(EXERCISE AIM)
Reproduce all of the records exactly.

Collected data entries:
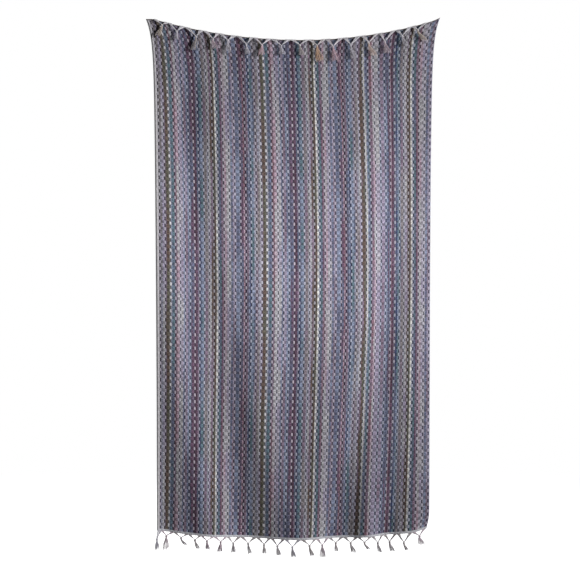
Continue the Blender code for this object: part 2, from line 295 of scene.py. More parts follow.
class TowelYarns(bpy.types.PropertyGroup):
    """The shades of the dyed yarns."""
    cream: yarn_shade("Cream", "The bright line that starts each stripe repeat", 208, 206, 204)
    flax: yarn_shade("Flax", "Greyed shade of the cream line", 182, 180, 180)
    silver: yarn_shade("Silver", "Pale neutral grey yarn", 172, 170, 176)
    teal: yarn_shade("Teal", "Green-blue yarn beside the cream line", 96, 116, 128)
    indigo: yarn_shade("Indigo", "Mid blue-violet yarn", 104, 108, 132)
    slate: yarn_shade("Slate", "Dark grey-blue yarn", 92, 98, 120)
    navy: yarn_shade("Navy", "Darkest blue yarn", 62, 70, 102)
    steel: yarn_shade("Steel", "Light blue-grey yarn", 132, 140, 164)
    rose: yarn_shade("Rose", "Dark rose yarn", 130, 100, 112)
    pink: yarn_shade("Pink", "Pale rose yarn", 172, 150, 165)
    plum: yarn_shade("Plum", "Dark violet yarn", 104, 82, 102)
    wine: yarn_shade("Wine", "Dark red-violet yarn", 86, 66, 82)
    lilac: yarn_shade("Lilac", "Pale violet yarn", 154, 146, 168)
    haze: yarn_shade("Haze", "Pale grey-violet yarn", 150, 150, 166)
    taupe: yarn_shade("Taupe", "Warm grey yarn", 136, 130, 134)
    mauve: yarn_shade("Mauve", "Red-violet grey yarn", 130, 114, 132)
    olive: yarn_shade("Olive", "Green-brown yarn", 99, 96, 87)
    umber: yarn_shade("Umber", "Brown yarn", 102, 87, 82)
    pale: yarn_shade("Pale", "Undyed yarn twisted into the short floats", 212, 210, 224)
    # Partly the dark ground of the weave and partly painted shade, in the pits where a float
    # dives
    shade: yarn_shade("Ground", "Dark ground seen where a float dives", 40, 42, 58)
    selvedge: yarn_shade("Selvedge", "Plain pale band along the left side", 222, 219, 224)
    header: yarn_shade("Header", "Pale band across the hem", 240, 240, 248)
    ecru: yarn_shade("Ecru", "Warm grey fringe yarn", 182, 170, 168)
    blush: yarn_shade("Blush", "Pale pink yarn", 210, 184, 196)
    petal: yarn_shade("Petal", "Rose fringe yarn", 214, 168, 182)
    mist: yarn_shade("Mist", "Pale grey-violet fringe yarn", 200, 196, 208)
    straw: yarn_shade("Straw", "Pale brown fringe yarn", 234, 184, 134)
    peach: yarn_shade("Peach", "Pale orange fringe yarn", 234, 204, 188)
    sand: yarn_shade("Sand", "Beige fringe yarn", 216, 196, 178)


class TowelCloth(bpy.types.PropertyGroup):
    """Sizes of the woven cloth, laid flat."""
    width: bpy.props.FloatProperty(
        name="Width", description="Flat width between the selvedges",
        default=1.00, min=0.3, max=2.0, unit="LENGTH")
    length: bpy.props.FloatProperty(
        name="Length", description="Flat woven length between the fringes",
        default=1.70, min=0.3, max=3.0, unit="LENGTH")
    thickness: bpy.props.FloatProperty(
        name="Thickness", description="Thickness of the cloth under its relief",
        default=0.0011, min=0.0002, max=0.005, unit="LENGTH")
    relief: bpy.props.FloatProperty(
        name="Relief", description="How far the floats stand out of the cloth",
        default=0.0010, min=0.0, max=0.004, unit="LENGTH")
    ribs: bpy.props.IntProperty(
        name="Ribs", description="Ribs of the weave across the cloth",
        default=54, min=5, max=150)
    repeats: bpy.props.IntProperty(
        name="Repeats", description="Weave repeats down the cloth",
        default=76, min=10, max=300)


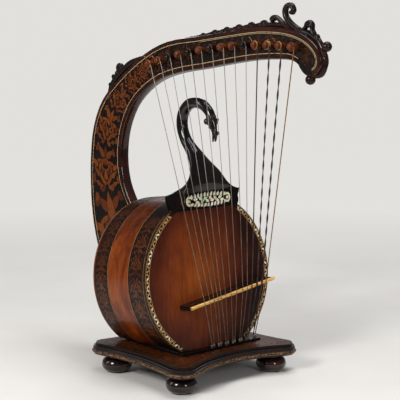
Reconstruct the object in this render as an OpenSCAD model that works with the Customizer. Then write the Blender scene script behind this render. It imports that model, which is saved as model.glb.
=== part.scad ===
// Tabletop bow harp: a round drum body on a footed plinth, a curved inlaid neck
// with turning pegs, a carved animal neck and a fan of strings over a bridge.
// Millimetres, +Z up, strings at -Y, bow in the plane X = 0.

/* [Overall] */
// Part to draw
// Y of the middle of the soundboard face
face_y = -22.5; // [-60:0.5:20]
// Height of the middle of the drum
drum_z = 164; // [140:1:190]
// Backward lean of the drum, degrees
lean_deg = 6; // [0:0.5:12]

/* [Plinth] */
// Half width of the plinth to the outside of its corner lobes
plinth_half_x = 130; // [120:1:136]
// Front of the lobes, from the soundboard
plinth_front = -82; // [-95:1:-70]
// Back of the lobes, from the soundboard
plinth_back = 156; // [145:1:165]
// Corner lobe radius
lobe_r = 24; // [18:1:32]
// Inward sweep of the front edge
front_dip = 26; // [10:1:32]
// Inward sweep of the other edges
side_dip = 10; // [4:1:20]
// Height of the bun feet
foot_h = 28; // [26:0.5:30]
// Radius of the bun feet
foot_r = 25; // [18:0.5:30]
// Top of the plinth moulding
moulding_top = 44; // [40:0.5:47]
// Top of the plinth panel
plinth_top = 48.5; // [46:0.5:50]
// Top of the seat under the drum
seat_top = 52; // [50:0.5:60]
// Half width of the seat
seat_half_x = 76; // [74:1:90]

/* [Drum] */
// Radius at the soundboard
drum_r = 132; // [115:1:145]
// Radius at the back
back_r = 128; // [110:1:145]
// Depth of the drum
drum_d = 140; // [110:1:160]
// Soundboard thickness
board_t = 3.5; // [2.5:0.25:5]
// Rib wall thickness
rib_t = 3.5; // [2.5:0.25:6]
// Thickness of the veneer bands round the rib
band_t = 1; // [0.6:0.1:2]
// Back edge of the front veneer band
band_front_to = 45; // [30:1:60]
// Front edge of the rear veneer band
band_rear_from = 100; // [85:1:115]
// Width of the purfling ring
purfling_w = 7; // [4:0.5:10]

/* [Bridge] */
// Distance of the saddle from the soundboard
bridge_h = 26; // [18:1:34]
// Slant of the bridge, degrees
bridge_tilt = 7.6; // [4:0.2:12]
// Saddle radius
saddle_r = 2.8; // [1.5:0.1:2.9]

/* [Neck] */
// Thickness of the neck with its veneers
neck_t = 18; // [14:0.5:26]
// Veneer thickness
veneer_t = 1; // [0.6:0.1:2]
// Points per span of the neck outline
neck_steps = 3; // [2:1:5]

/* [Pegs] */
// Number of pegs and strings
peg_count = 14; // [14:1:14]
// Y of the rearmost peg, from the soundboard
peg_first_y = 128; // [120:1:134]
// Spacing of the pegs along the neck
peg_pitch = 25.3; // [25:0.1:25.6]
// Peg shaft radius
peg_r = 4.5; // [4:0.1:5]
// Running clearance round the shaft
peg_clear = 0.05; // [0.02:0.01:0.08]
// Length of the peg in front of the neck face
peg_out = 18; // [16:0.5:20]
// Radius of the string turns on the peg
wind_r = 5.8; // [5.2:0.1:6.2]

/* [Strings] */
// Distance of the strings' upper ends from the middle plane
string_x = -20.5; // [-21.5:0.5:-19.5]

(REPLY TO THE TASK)
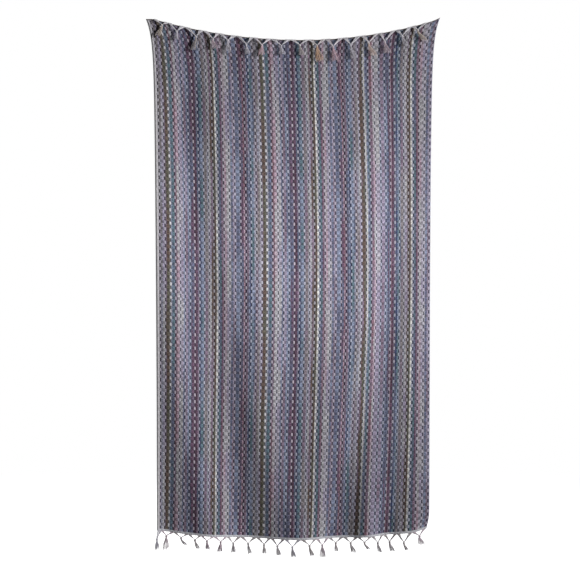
Continue the Blender code for this object: part 2, from line 295 of scene.py. More parts follow.
class TowelYarns(bpy.types.PropertyGroup):
    """The shades of the dyed yarns."""
    cream: yarn_shade("Cream", "The bright line that starts each stripe repeat", 208, 206, 204)
    flax: yarn_shade("Flax", "Greyed shade of the cream line", 182, 180, 180)
    silver: yarn_shade("Silver", "Pale neutral grey yarn", 172, 170, 176)
    teal: yarn_shade("Teal", "Green-blue yarn beside the cream line", 96, 116, 128)
    indigo: yarn_shade("Indigo", "Mid blue-violet yarn", 104, 108, 132)
    slate: yarn_shade("Slate", "Dark grey-blue yarn", 92, 98, 120)
    navy: yarn_shade("Navy", "Darkest blue yarn", 62, 70, 102)
    steel: yarn_shade("Steel", "Light blue-grey yarn", 132, 140, 164)
    rose: yarn_shade("Rose", "Dark rose yarn", 130, 100, 112)
    pink: yarn_shade("Pink", "Pale rose yarn", 172, 150, 165)
    plum: yarn_shade("Plum", "Dark violet yarn", 104, 82, 102)
    wine: yarn_shade("Wine", "Dark red-violet yarn", 86, 66, 82)
    lilac: yarn_shade("Lilac", "Pale violet yarn", 154, 146, 168)
    haze: yarn_shade("Haze", "Pale grey-violet yarn", 150, 150, 166)
    taupe: yarn_shade("Taupe", "Warm grey yarn", 136, 130, 134)
    mauve: yarn_shade("Mauve", "Red-violet grey yarn", 130, 114, 132)
    olive: yarn_shade("Olive", "Green-brown yarn", 99, 96, 87)
    umber: yarn_shade("Umber", "Brown yarn", 102, 87, 82)
    pale: yarn_shade("Pale", "Undyed yarn twisted into the short floats", 212, 210, 224)
    # Partly the dark ground of the weave and partly painted shade, in the pits where a float
    # dives
    shade: yarn_shade("Ground", "Dark ground seen where a float dives", 40, 42, 58)
    selvedge: yarn_shade("Selvedge", "Plain pale band along the left side", 222, 219, 224)
    header: yarn_shade("Header", "Pale band across the hem", 240, 240, 248)
    ecru: yarn_shade("Ecru", "Warm grey fringe yarn", 182, 170, 168)
    blush: yarn_shade("Blush", "Pale pink yarn", 210, 184, 196)
    petal: yarn_shade("Petal", "Rose fringe yarn", 214, 168, 182)
    mist: yarn_shade("Mist", "Pale grey-violet fringe yarn", 200, 196, 208)
    straw: yarn_shade("Straw", "Pale brown fringe yarn", 234, 184, 134)
    peach: yarn_shade("Peach", "Pale orange fringe yarn", 234, 204, 188)
    sand: yarn_shade("Sand", "Beige fringe yarn", 216, 196, 178)


class TowelCloth(bpy.types.PropertyGroup):
    """Sizes of the woven cloth, laid flat."""
    width: bpy.props.FloatProperty(
        name="Width", description="Flat width between the selvedges",
        default=1.00, min=0.3, max=2.0, unit="LENGTH")
    length: bpy.props.FloatProperty(
        name="Length", description="Flat woven length between the fringes",
        default=1.70, min=0.3, max=3.0, unit="LENGTH")
    thickness: bpy.props.FloatProperty(
        name="Thickness", description="Thickness of the cloth under its relief",
        default=0.0011, min=0.0002, max=0.005, unit="LENGTH")
    relief: bpy.props.FloatProperty(
        name="Relief", description="How far the floats stand out of the cloth",
        default=0.0010, min=0.0, max=0.004, unit="LENGTH")
    ribs: bpy.props.IntProperty(
        name="Ribs", description="Ribs of the weave across the cloth",
        default=54, min=5, max=150)
    repeats: bpy.props.IntProperty(
        name="Repeats", description="Weave repeats down the cloth",
        default=76, min=10, max=300)


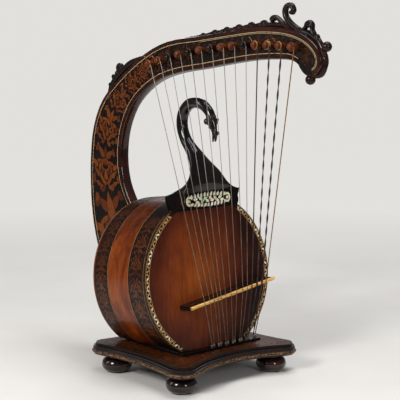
Reconstruct the object in this render as an OpenSCAD model that works with the Customizer. Then write the Blender scene script behind this render. It imports that model, which is saved as model.glb.
=== part.scad ===
// Tabletop bow harp: a round drum body on a footed plinth, a curved inlaid neck
// with turning pegs, a carved animal neck and a fan of strings over a bridge.
// Millimetres, +Z up, strings at -Y, bow in the plane X = 0.

/* [Overall] */
// Part to draw
// Y of the middle of the soundboard face
face_y = -22.5; // [-60:0.5:20]
// Height of the middle of the drum
drum_z = 164; // [140:1:190]
// Backward lean of the drum, degrees
lean_deg = 6; // [0:0.5:12]

/* [Plinth] */
// Half width of the plinth to the outside of its corner lobes
plinth_half_x = 130; // [120:1:136]
// Front of the lobes, from the soundboard
plinth_front = -82; // [-95:1:-70]
// Back of the lobes, from the soundboard
plinth_back = 156; // [145:1:165]
// Corner lobe radius
lobe_r = 24; // [18:1:32]
// Inward sweep of the front edge
front_dip = 26; // [10:1:32]
// Inward sweep of the other edges
side_dip = 10; // [4:1:20]
// Height of the bun feet
foot_h = 28; // [26:0.5:30]
// Radius of the bun feet
foot_r = 25; // [18:0.5:30]
// Top of the plinth moulding
moulding_top = 44; // [40:0.5:47]
// Top of the plinth panel
plinth_top = 48.5; // [46:0.5:50]
// Top of the seat under the drum
seat_top = 52; // [50:0.5:60]
// Half width of the seat
seat_half_x = 76; // [74:1:90]

/* [Drum] */
// Radius at the soundboard
drum_r = 132; // [115:1:145]
// Radius at the back
back_r = 128; // [110:1:145]
// Depth of the drum
drum_d = 140; // [110:1:160]
// Soundboard thickness
board_t = 3.5; // [2.5:0.25:5]
// Rib wall thickness
rib_t = 3.5; // [2.5:0.25:6]
// Thickness of the veneer bands round the rib
band_t = 1; // [0.6:0.1:2]
// Back edge of the front veneer band
band_front_to = 45; // [30:1:60]
// Front edge of the rear veneer band
band_rear_from = 100; // [85:1:115]
// Width of the purfling ring
purfling_w = 7; // [4:0.5:10]

/* [Bridge] */
// Distance of the saddle from the soundboard
bridge_h = 26; // [18:1:34]
// Slant of the bridge, degrees
bridge_tilt = 7.6; // [4:0.2:12]
// Saddle radius
saddle_r = 2.8; // [1.5:0.1:2.9]

/* [Neck] */
// Thickness of the neck with its veneers
neck_t = 18; // [14:0.5:26]
// Veneer thickness
veneer_t = 1; // [0.6:0.1:2]
// Points per span of the neck outline
neck_steps = 3; // [2:1:5]

/* [Pegs] */
// Number of pegs and strings
peg_count = 14; // [14:1:14]
// Y of the rearmost peg, from the soundboard
peg_first_y = 128; // [120:1:134]
// Spacing of the pegs along the neck
peg_pitch = 25.3; // [25:0.1:25.6]
// Peg shaft radius
peg_r = 4.5; // [4:0.1:5]
// Running clearance round the shaft
peg_clear = 0.05; // [0.02:0.01:0.08]
// Length of the peg in front of the neck face
peg_out = 18; // [16:0.5:20]
// Radius of the string turns on the peg
wind_r = 5.8; // [5.2:0.1:6.2]

/* [Strings] */
// Distance of the strings' upper ends from the middle plane
string_x = -20.5; // [-21.5:0.5:-19.5]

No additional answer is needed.